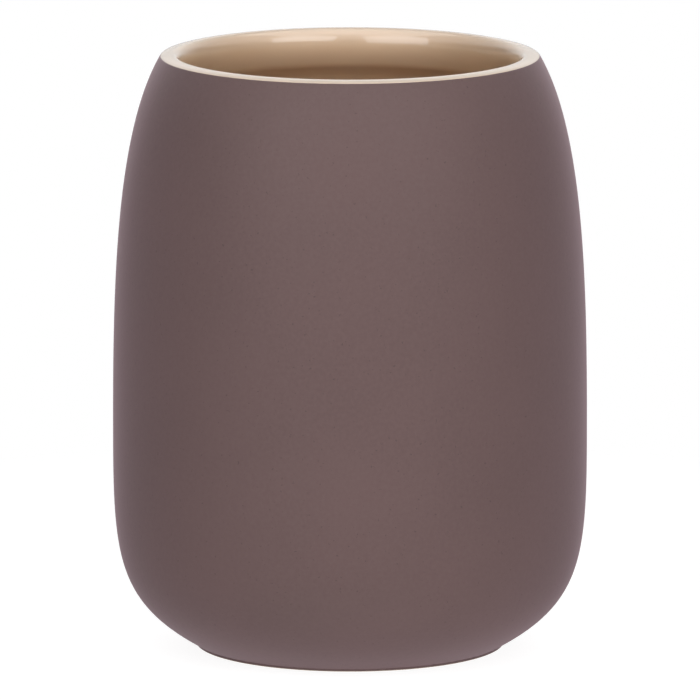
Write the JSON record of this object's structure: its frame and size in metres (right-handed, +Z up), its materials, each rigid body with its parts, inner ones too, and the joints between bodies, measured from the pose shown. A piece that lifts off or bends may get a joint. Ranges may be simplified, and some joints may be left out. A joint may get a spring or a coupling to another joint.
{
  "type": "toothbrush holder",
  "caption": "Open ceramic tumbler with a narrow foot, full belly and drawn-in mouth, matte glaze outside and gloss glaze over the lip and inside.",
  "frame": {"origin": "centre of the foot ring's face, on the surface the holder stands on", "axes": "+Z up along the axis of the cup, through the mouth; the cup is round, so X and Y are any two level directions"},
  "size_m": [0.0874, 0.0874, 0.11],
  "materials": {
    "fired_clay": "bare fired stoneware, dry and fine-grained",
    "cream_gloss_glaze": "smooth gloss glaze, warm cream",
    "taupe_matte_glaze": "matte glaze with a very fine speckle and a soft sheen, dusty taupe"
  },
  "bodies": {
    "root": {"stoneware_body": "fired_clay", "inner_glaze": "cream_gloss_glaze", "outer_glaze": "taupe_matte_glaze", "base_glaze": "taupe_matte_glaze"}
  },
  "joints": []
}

|---|

Instruction: Print the listing above in full, exactly as it is.

Result of this exercise:
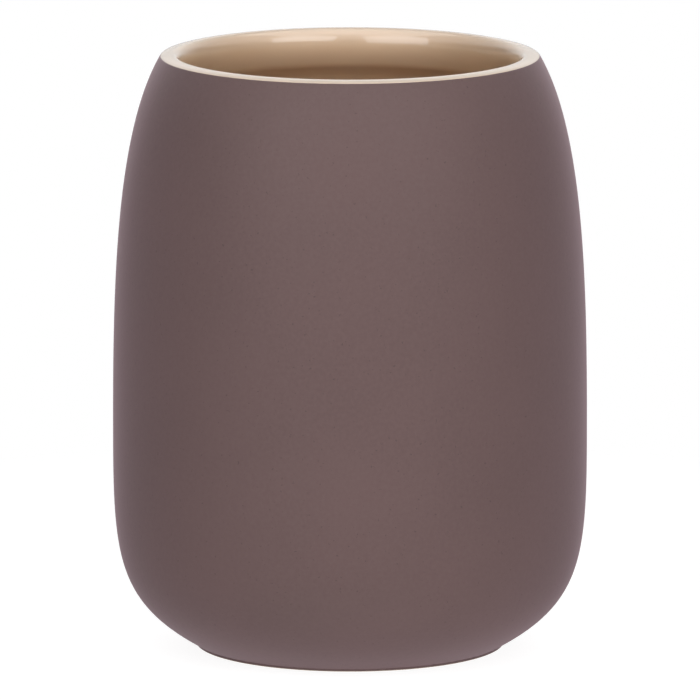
Write the JSON record of this object's structure: its frame and size in metres (right-handed, +Z up), its materials, each rigid body with its parts, inner ones too, and the joints between bodies, measured from the pose shown. A piece that lifts off or bends may get a joint. Ranges may be simplified, and some joints may be left out. A joint may get a spring or a coupling to another joint.
{
  "type": "toothbrush holder",
  "caption": "Open ceramic tumbler with a narrow foot, full belly and drawn-in mouth, matte glaze outside and gloss glaze over the lip and inside.",
  "frame": {"origin": "centre of the foot ring's face, on the surface the holder stands on", "axes": "+Z up along the axis of the cup, through the mouth; the cup is round, so X and Y are any two level directions"},
  "size_m": [0.0874, 0.0874, 0.11],
  "materials": {
    "fired_clay": "bare fired stoneware, dry and fine-grained",
    "cream_gloss_glaze": "smooth gloss glaze, warm cream",
    "taupe_matte_glaze": "matte glaze with a very fine speckle and a soft sheen, dusty taupe"
  },
  "bodies": {
    "root": {"stoneware_body": "fired_clay", "inner_glaze": "cream_gloss_glaze", "outer_glaze": "taupe_matte_glaze", "base_glaze": "taupe_matte_glaze"}
  },
  "joints": []
}